Dalam materinya, Fadjar menyampaikan bahwa manajemen krisis kepariwisataan merupakan serangkaian tindakan terukur dan sistematis yang dilakukan pada ekosistem pariwisata untuk menyiapsiagakan, merespon, dan memulihkan diri dari krisis. Menurutnya, manajemen krisis harus disiapakan sejak awal, bukan saja dalam bentuk mitigasi, tetapi juga identifikasi.

 

"Terkait dengan mempersiapkan kesiapsiagaan destinasi dalam menghadapi krisis perlu ada mitigasi, namun sebelum mitigasi, yang juga perlu dilakukan pertama kali adalah melakukan identifikasi risiko. Karena setiap destinasi dan daerah pasti memiliki risiko krisisnya masing-masing yang sangat spesifik dan berbeda antara satu destinasi dengan destinasi yang lain. Misalnya dari faktor alam ada destinasi yang rawan gempa bumi, ada destinasi yang rawan tsunami, longsor, banjir, dan sebagainya. Ekosistem yang harus disiapkan untuk memitigasi masing-masing risiko ini tentu saja berbeda" jelasnya. 

 

Lebih lanjut ia juga menjelaskan bahwa untuk membangun ekosistem manajemen krisis yang baik, perlu ada kolaborasi lintas pemangku kepentingan yang terdiri berbagai lintas sektor dan lembaga.
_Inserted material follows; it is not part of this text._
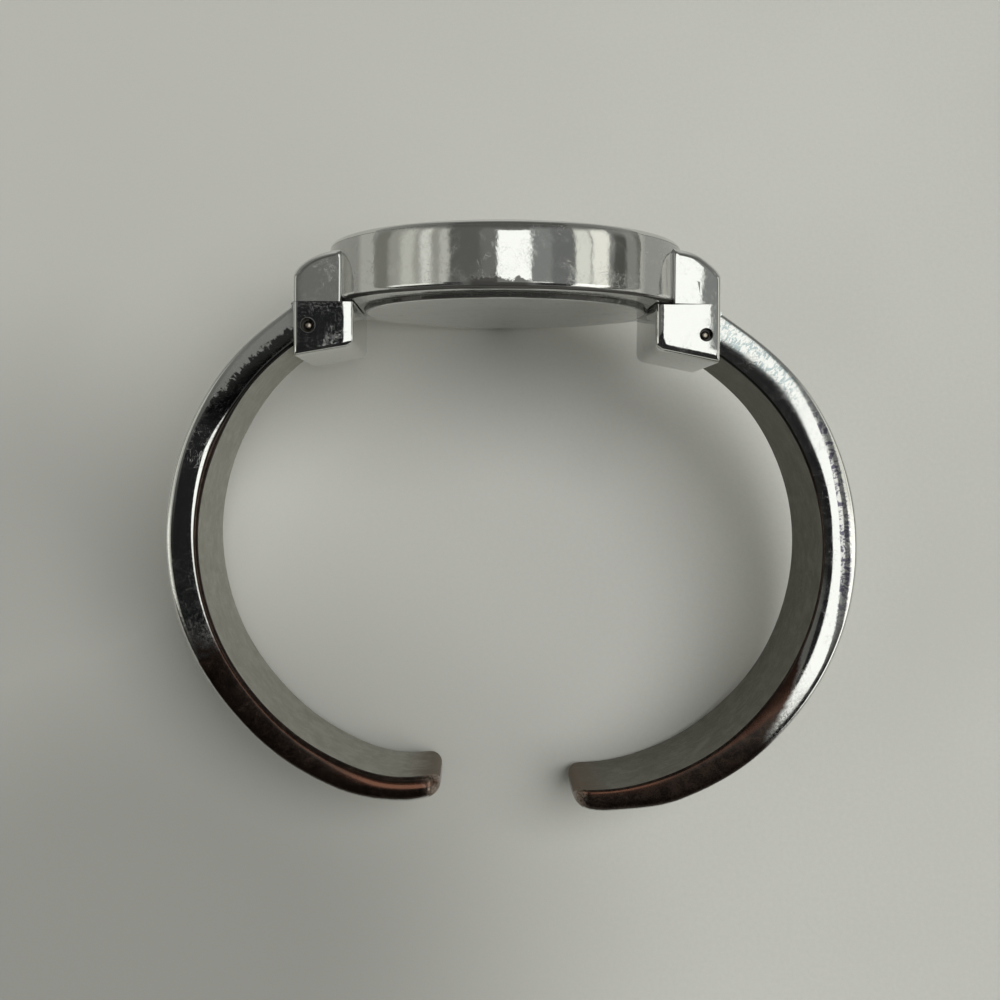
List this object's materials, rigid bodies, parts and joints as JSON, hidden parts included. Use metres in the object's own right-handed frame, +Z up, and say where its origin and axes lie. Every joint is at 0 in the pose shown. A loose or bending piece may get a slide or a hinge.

Dalam paparannya ia menjelaskan bahwa Stakeholder Manajemen Krisis Kepariwisataan terdiri dari Masyarakat, Akademisi, Media, Pelaku Usaha, Forkopimda, Pemerintah, Basarnas, dan Badan Nasional Penanggulangan Bencana yang juga dapat menjamin keamanan dan kenyamanan wisatawan yang berkunjung ke sebuah destinasi.

 

"Sebaik dan seindah apapun sebuah destinasi, tetapi jika dipersepsikan tidak aman maka akan mempengaruhi tingkat kunjungan wisatawan ke destinasi tersebut" tegas Fadjar.

 

Staf Ahli Bidang Manajemen Krisis Kemenparekraf tersebut juga menunjukan data bahwa di Provinsi Nusa Tenggara Timur sendiri terdapat 6 Desa Wisata yang telah melakukan identifikasi Risiko CHSE dan Kebencanaan, yaitu Desa Wisata Detusoko Barat dan Desa Wisata Waturaka di Kabupaten Ende, Desa Wisata Umauta di Kabupaten Sikka, Desa Wisata Tebara di Kabupaten Sumba Barat, Desa Wisata Liang Ndara di Kabupaten Manggarai Barat, dan Kampung Adat Wae Rebo di Kabupaten Manggarai. 

 

Menutup kegiatan, Plt. Direktur Utama BPOLBF, Frans Teguh menyampaikan bahwa sinergi terpadu antar pemerintah dan pemangku kepentingan merupakan kunci untuk membangun ekosistem manajemen krisis kepariwisataan. 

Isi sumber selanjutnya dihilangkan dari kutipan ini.